Exercise requirements:
What follows is a listing; give it again exactly, in its entirety.
---*---
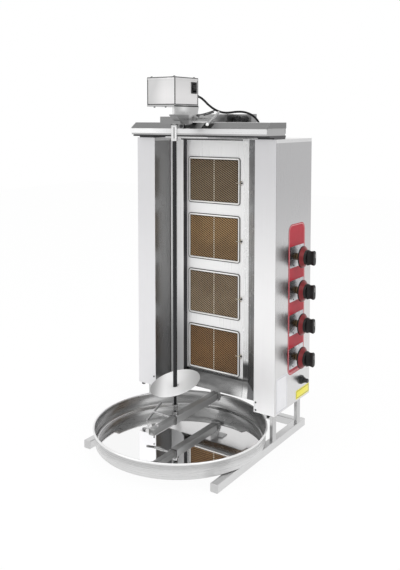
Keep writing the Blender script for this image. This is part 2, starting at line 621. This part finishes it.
class KEBAB_OT_controls(bpy.types.Operator):
    """Make the knobs, the red strip, the plates and the spark button."""

    bl_idname = "kebab.controls"
    bl_label = "Controls"

    def grip(self, z):
        """Superellipses: half width by the cosine and half height by the sine, each to the power 0.55."""
        t = np.linspace(0, 1, 26)
        ends = np.sqrt(np.clip(1 - np.clip((t - 0.86) / 0.14, 0, 1) ** 2, 0, 1)) * 0.25 + 0.75
        ends = np.where(t >= 1, 0.0, ends)
        waist = 1 - 0.10 * np.sin(np.pi * np.clip(t / 0.9, 0, 1)) ** 2
        half_h = 0.0248 * waist * ends * (1 - 0.06 * t)
        half_w = 0.0098 * (1 - 0.22 * np.sin(np.pi * np.clip(t, 0, 1))) * ends
        angle = np.linspace(0, TURN, 49)[:, None]
        cosine, sine = np.cos(angle), np.sin(angle)
        across = half_w * np.sign(cosine) * np.abs(cosine) ** 0.55
        up = half_h * np.sign(sine) * np.abs(sine) ** 0.55
        out = 0.2735 + 0.0252 * t
        return np.stack([np.broadcast_to(out, across.shape), KNOB_Y + across, z + up], -1)

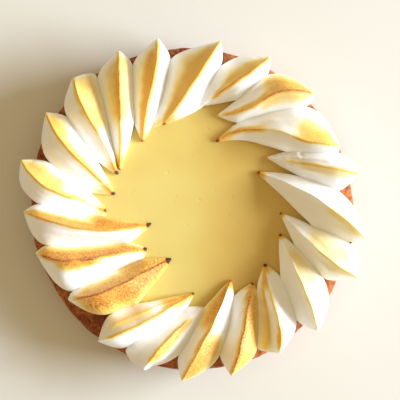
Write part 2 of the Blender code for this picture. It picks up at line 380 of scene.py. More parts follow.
---*---
Response to this task:
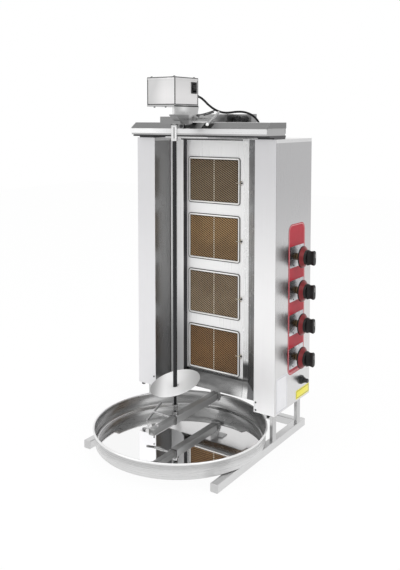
Keep writing the Blender script for this image. This is part 2, starting at line 621. This part finishes it.
class KEBAB_OT_controls(bpy.types.Operator):
    """Make the knobs, the red strip, the plates and the spark button."""

    bl_idname = "kebab.controls"
    bl_label = "Controls"

    def grip(self, z):
        """Superellipses: half width by the cosine and half height by the sine, each to the power 0.55."""
        t = np.linspace(0, 1, 26)
        ends = np.sqrt(np.clip(1 - np.clip((t - 0.86) / 0.14, 0, 1) ** 2, 0, 1)) * 0.25 + 0.75
        ends = np.where(t >= 1, 0.0, ends)
        waist = 1 - 0.10 * np.sin(np.pi * np.clip(t / 0.9, 0, 1)) ** 2
        half_h = 0.0248 * waist * ends * (1 - 0.06 * t)
        half_w = 0.0098 * (1 - 0.22 * np.sin(np.pi * np.clip(t, 0, 1))) * ends
        angle = np.linspace(0, TURN, 49)[:, None]
        cosine, sine = np.cos(angle), np.sin(angle)
        across = half_w * np.sign(cosine) * np.abs(cosine) ** 0.55
        up = half_h * np.sign(sine) * np.abs(sine) ** 0.55
        out = 0.2735 + 0.0252 * t
        return np.stack([np.broadcast_to(out, across.shape), KNOB_Y + across, z + up], -1)

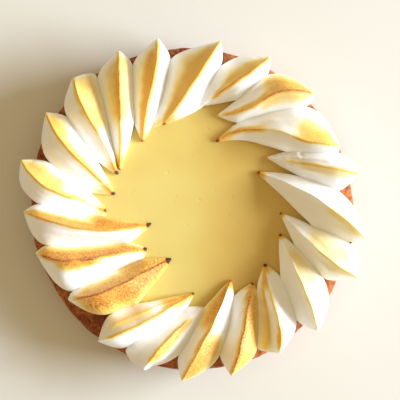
Write part 2 of the Blender code for this picture. It picks up at line 380 of scene.py. More parts follow.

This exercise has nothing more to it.